__GIVEN MATERIAL__.
►
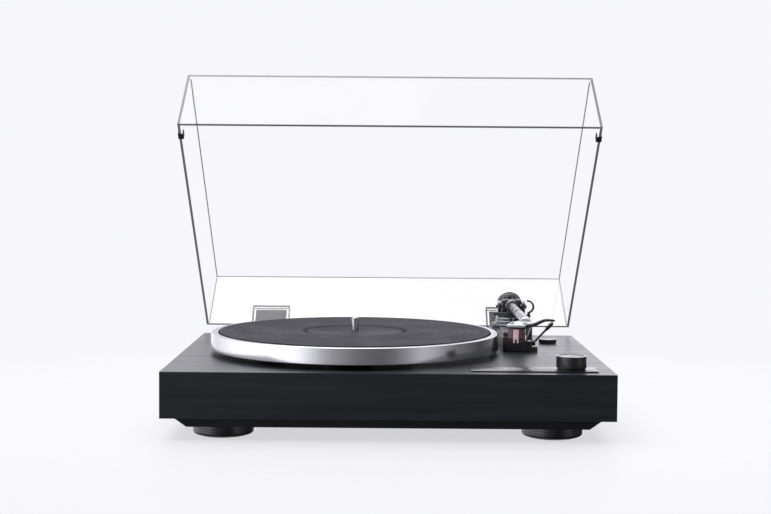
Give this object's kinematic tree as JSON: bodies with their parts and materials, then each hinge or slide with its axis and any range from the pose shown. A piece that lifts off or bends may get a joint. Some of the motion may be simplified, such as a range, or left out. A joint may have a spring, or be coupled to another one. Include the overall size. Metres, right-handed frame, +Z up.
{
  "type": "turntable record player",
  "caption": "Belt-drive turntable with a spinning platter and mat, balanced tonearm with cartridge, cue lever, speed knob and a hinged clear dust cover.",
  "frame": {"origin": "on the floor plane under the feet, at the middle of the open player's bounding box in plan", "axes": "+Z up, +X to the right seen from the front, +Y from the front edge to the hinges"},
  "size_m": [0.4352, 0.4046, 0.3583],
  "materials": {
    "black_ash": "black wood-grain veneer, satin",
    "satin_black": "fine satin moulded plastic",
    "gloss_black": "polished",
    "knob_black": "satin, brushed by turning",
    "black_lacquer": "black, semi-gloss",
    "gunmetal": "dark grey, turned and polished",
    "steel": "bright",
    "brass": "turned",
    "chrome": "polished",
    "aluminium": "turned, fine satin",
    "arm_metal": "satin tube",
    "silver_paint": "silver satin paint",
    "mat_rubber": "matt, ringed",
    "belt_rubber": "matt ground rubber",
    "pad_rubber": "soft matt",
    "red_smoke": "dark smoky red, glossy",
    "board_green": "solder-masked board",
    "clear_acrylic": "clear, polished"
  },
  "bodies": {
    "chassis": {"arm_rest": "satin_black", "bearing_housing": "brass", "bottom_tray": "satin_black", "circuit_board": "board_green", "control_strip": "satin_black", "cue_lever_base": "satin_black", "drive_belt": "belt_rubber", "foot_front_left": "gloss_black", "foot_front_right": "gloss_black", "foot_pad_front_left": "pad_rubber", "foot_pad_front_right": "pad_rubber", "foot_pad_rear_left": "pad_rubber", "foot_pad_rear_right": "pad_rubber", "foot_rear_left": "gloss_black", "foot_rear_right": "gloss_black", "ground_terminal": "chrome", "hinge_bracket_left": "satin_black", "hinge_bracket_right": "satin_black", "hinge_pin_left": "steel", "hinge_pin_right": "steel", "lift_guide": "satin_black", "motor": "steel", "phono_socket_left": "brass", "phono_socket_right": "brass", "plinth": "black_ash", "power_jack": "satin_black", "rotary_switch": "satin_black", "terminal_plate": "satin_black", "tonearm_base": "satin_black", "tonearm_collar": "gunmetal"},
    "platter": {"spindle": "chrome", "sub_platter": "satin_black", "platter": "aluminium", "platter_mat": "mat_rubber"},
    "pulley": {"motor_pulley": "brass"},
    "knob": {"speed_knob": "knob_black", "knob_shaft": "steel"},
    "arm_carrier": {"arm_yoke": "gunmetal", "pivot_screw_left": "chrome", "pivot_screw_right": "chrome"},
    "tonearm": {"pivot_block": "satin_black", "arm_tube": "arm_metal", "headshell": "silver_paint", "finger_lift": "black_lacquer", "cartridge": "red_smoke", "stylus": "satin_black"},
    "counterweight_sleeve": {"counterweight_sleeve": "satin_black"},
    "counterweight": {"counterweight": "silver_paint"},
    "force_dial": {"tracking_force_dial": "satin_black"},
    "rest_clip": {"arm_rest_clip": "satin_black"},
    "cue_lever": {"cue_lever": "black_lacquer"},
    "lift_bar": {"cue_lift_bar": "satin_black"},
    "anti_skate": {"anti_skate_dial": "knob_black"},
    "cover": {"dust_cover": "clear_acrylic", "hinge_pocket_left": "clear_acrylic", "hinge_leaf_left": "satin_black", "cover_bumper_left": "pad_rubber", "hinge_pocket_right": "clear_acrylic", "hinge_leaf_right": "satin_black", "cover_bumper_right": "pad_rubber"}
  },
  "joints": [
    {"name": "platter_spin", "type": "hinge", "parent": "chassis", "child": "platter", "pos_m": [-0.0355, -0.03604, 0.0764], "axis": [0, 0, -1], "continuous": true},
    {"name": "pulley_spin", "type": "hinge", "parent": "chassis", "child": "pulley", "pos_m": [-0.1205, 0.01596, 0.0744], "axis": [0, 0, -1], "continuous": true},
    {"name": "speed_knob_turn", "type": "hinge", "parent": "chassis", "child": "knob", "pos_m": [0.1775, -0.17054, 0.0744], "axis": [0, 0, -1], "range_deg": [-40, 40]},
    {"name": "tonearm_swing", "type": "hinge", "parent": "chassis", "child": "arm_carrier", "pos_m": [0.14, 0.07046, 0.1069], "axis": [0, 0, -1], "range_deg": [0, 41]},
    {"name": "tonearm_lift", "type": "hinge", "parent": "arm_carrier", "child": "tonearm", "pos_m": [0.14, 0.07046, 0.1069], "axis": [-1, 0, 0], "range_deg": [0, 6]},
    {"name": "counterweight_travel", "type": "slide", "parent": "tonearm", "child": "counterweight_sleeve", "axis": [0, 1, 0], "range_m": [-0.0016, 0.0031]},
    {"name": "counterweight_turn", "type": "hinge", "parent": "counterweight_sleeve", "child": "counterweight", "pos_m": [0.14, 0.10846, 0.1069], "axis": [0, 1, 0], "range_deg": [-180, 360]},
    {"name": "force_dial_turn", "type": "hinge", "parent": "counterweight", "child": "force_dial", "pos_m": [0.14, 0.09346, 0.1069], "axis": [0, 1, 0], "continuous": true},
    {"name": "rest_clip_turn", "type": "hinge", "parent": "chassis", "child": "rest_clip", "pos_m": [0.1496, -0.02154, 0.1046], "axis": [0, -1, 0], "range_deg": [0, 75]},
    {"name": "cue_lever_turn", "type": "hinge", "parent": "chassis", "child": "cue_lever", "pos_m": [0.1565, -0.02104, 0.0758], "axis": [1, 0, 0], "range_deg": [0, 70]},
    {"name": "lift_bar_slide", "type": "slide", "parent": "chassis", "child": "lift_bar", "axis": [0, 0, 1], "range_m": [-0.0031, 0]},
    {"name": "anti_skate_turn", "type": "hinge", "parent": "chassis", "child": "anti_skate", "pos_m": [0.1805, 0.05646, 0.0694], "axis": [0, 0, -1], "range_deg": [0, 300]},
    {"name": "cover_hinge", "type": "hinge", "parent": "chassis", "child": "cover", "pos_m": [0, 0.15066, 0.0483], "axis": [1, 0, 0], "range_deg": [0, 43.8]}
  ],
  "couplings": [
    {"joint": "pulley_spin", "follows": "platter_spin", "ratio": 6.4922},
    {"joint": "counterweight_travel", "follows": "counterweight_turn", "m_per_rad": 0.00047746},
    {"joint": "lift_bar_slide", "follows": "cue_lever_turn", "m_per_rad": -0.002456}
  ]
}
◄
__THE TASK__. Reproduce every line of the listing above in which the string "frame" appears.

__RESULT BELOW__.
Give this object's kinematic tree as JSON: bodies with their parts and materials, then each hinge or slide with its axis and any range from the pose shown. A piece that lifts off or bends may get a joint. Some of the motion may be simplified, such as a range, or left out. A joint may have a spring, or be coupled to another one. Include the overall size. Metres, right-handed frame, +Z up.
  "frame": {"origin": "on the floor plane under the feet, at the middle of the open player's bounding box in plan", "axes": "+Z up, +X to the right seen from the front, +Y from the front edge to the hinges"},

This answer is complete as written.